New Products
Shore VCTs to Capitalise on Credit Crunch

Shore Capital, the London-listed independent investment banking group, is launching two new Puma VCTs targeting the investment opportunities arising from the credit crunch. The new funds, which offer investors a 30 per cent income tax relief and tax free returns, will provide secured loans to well-run companies finding it hard to raise finance on attractive terms from banks hit hard by the current credit turmoil. Shore is expecting the fund to generate a net annual return of 11.4 per cent over five years. The new Puma VCT Offer is to raise up to £40 million ($80 million), making Shore Capital's total VCT funds up to £100 million. Shore Capital's managing director Graham Shore said: “Our aim is to devise investment products which reflect changing market circumstances.

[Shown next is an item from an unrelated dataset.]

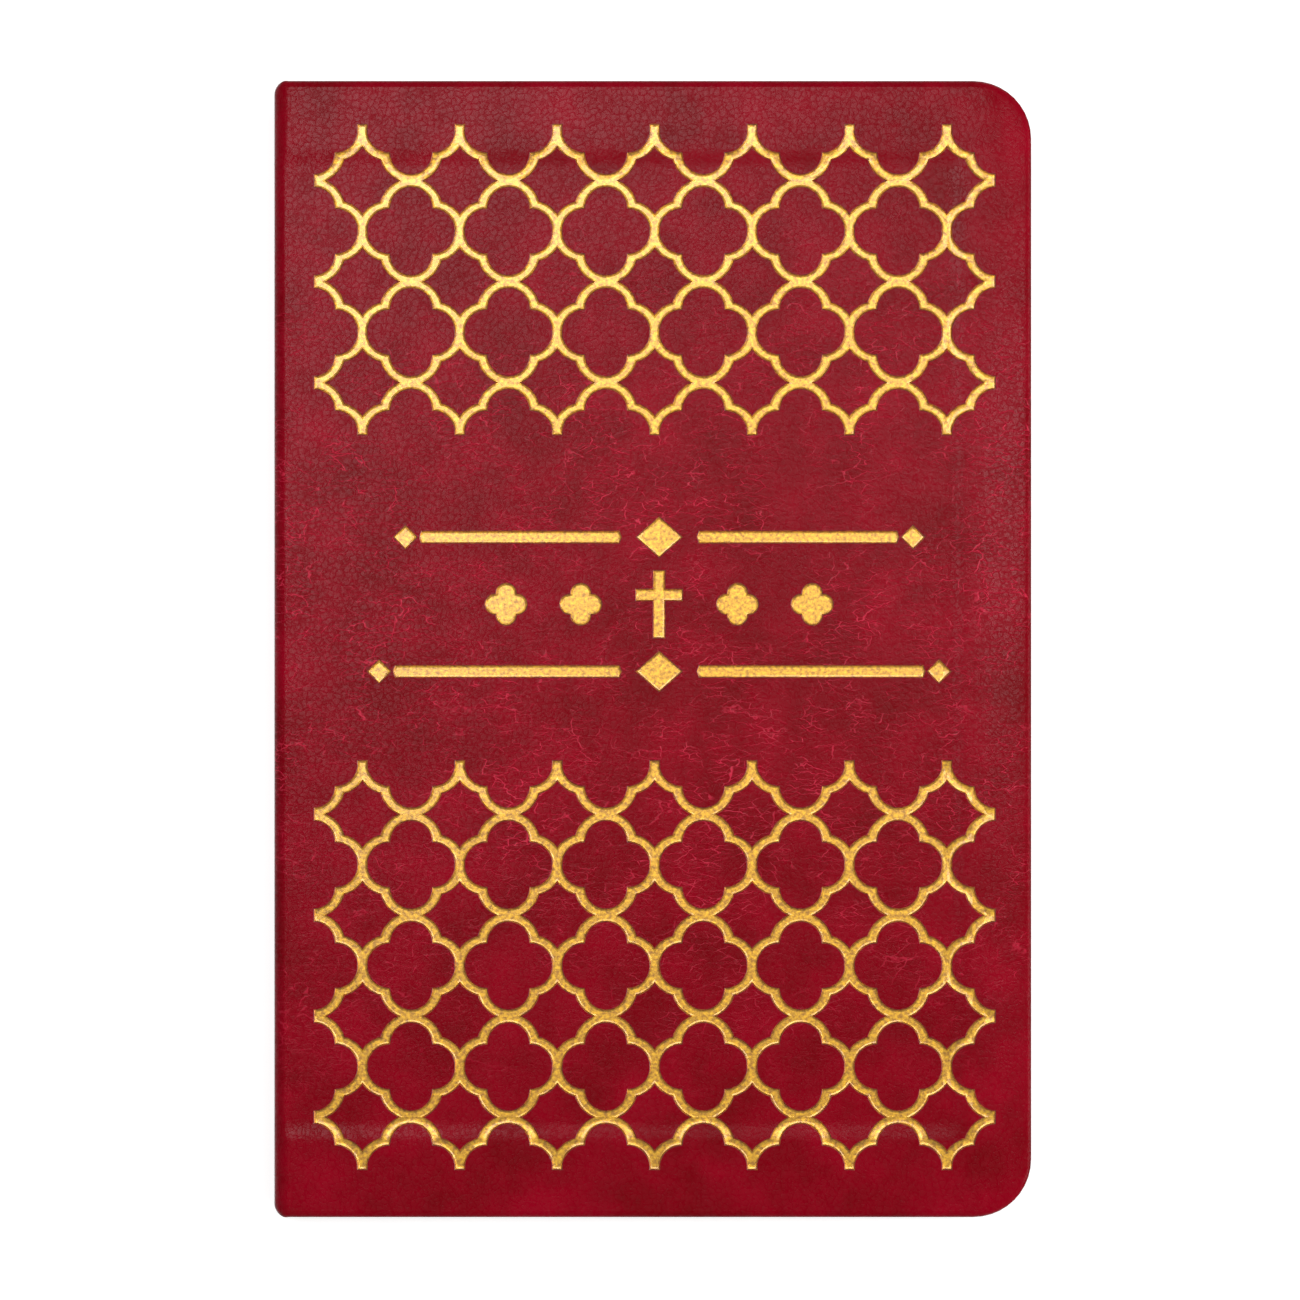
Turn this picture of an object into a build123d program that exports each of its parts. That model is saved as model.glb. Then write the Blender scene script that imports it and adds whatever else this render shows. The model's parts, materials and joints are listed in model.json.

For the coming period, cash will have a premium value which we intend to capitalise upon. “In over 11 years of investing in unquoted companies we have generally delivered excellent returns in good times, whilst in more difficult conditions we have protected capital and delivered growth in net assets per share.” The minimum investment is £5,000, with the maximum capped at £200,000. Offer costs and annual management fees are both 2 per cent, with other annual running costs expected to run at 1 per cent. Shore Capital is based in London, Liverpool, Frankfurt and Berlin and specialises in equity capital market activities and fund management. Total funds under management as at 30 November 2007 were £1.41 billion. The existing Puma VCTs raised about £60 million in 2005 and 2006.